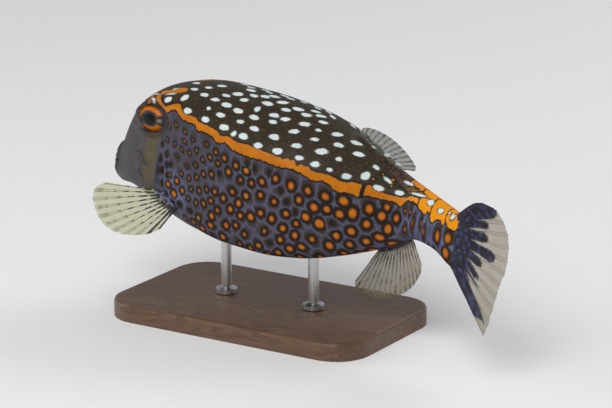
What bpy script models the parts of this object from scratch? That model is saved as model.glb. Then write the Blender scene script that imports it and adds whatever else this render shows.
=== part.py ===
"""A life-size spotted boxfish, an adult male, held up by a plain display stand.

Metres, +Z up. The origin is the middle of the stand's underside, and the fish
heads along -X. Places on the fish are written (back, left, up): how far
behind the lips, how far to the fish's left, and how high above its belly,
all as they are before the tail stalk turns aside.
"""

import math

import bmesh
import bpy
import numpy as np
from mathutils import Matrix, Vector

MM = 0.001
GAP = 0.3 * MM  # kept between pieces that touch
SLIVER = 0.02 * MM  # faces thinner than this are closed up after a cut or a join

# Driving sizes of the fish
BODY_LENGTH = 134 * MM  # lips to the root of the tail fin
MUZZLE_END = 3.8 * MM  # where the lips meet the face
HEAD_END = 27 * MM  # just in front of the gill openings
SHELL_END = 108 * MM  # rear rim of the rigid shell
TAIL_BEND = math.radians(31)  # the tail stalk turns to the fish's left
TAIL_BEND_END = 132 * MM

# Attitude and height on the stand
NOSE_UP = math.radians(7.7)
LEFT_SIDE_UP = math.radians(2.3)
BELLY_CLEARANCE = 26 * MM  # floor to the belly, over the origin
BALANCE_POINT = 62 * MM  # this far behind the lips is over the origin

# Form lines in millimetres. Each row is a cross-section: how far it is behind
# the lips, the height of the back, the height and half width of the upper
# ridge, the height and half width of the lower ridge, and that of the belly.
FORM_LINES = (
    (0.0, 14.8, 14.2, 1.6, 11.4, 1.6, 11.0),
    (0.4, 16.8, 15.6, 3.4, 9.8, 3.6, 9.2),
    (1.2, 18.8, 17.4, 4.7, 8.2, 5.0, 7.4),
    (3.0, 20.0, 18.6, 5.4, 7.2, 5.8, 6.4),
    (4.5, 22.8, 21.2, 6.6, 7.2, 7.0, 6.2),
    (7.0, 27.6, 26.0, 9.0, 7.9, 9.0, 6.4),
    (10.0, 32.4, 30.6, 11.5, 8.6, 10.8, 6.6),
    (13.0, 37.0, 34.8, 13.6, 9.2, 12.2, 6.6),
    (17.0, 42.3, 38.9, 16.2, 9.2, 14.0, 5.8),
    (22.0, 45.4, 41.5, 18.2, 8.8, 16.0, 4.0),
    (30.0, 47.1, 41.4, 20.4, 7.4, 18.4, 1.2),
    (42.0, 48.4, 39.4, 22.4, 5.4, 21.2, -0.6),
    (56.0, 49.0, 37.2, 23.0, 3.8, 23.2, -0.8),
    (70.0, 48.4, 35.6, 22.4, 3.8, 23.4, 0.4),
    (84.0, 46.0, 34.4, 19.4, 5.2, 20.6, 3.0),
    (96.0, 41.4, 31.6, 14.0, 8.2, 15.0, 7.2),
    (108.0, 36.2, 30.0, 8.0, 13.0, 8.6, 12.4),
    (117.0, 33.6, 29.6, 5.4, 18.4, 5.2, 17.4),
    (125.0, 32.2, 29.4, 4.4, 18.4, 4.2, 16.8),
    (134.0, 31.6, 29.4, 2.8, 16.0, 2.8, 14.2),
)

# How a cross-section is shaped and divided
BACK_STEPS = 7  # from the middle of the back to the upper ridge
SIDE_STEPS = 8  # on to the lower ridge
BELLY_STEPS = 5  # and on to the middle of the belly
RIDGE_ROUNDING = 2.4 * MM
SIDE_HOLLOW = 0.9 * MM  # the flank draws in under the upper ridge
SIDE_SWELL = 1.0 * MM  # and swells above the lower one
FACE_END = 20 * MM  # cross-sections stand closer together up to here
FACE_STEP = 1.5 * MM
BODY_STEP = 3.8 * MM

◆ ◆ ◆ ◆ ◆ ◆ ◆

* Requirement:
Write out every line of the listing that holds the word "from".

* Result:
What bpy script models the parts of this object from scratch? That model is saved as model.glb. Then write the Blender scene script that imports it and adds whatever else this render shows.
from mathutils import Matrix, Vector
BACK_STEPS = 7  # from the middle of the back to the upper ridge